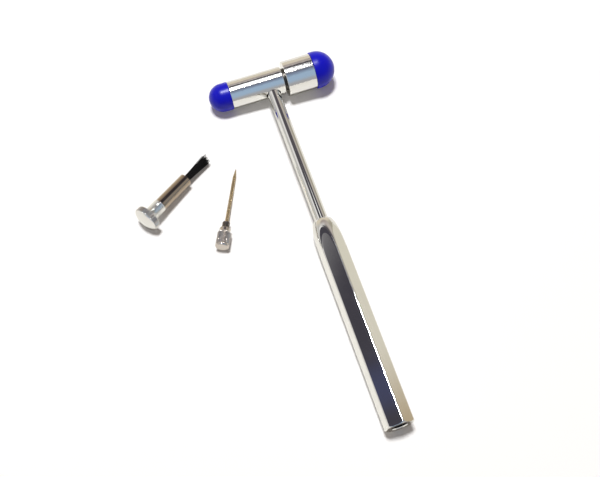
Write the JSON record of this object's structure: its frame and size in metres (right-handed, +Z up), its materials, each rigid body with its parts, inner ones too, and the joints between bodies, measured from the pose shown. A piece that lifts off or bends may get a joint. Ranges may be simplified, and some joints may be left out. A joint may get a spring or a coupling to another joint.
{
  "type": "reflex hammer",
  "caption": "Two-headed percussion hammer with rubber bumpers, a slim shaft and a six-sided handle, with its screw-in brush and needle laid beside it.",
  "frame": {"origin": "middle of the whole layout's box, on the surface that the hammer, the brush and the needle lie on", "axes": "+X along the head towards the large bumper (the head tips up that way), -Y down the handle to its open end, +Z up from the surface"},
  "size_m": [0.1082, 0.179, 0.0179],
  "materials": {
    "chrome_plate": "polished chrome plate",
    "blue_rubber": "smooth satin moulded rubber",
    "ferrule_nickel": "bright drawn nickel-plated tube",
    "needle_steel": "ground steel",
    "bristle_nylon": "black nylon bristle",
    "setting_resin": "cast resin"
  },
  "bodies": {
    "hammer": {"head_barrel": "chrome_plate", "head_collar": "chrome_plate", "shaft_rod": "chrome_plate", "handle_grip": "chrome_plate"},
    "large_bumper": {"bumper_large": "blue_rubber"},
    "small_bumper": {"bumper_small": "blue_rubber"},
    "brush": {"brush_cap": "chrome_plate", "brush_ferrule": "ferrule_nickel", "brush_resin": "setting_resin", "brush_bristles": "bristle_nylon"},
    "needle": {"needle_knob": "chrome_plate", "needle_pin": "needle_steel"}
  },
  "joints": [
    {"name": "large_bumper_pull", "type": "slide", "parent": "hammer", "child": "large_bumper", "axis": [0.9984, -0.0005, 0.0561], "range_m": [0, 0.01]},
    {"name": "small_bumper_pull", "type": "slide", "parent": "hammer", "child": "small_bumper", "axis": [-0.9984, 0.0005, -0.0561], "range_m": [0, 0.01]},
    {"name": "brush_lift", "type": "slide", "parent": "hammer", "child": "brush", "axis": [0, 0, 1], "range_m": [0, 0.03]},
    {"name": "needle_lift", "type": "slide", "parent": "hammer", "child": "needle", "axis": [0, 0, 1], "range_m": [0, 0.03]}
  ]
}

-------

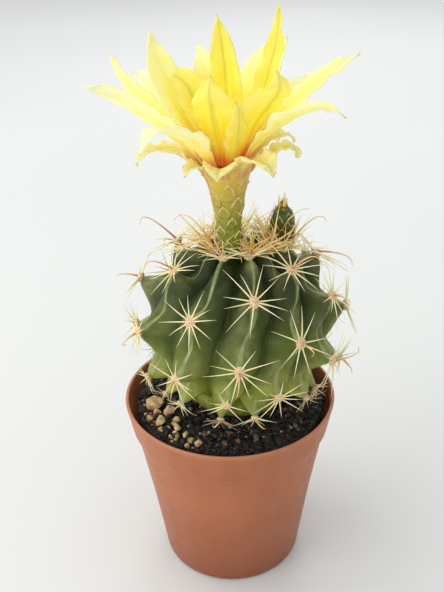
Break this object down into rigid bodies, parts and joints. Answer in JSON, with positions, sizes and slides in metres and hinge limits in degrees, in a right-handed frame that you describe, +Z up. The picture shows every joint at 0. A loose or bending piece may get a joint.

-------

Spot every line that holds "with" and copy it.

▶ **SOLUTION FOR THIS TASK**
Write the JSON record of this object's structure: its frame and size in metres (right-handed, +Z up), its materials, each rigid body with its parts, inner ones too, and the joints between bodies, measured from the pose shown. A piece that lifts off or bends may get a joint. Ranges may be simplified, and some joints may be left out. A joint may get a spring or a coupling to another joint.
  "caption": "Two-headed percussion hammer with rubber bumpers, a slim shaft and a six-sided handle, with its screw-in brush and needle laid beside it.",
Break this object down into rigid bodies, parts and joints. Answer in JSON, with positions, sizes and slides in metres and hinge limits in degrees, in a right-handed frame that you describe, +Z up. The picture shows every joint at 0. A loose or bending piece may get a joint.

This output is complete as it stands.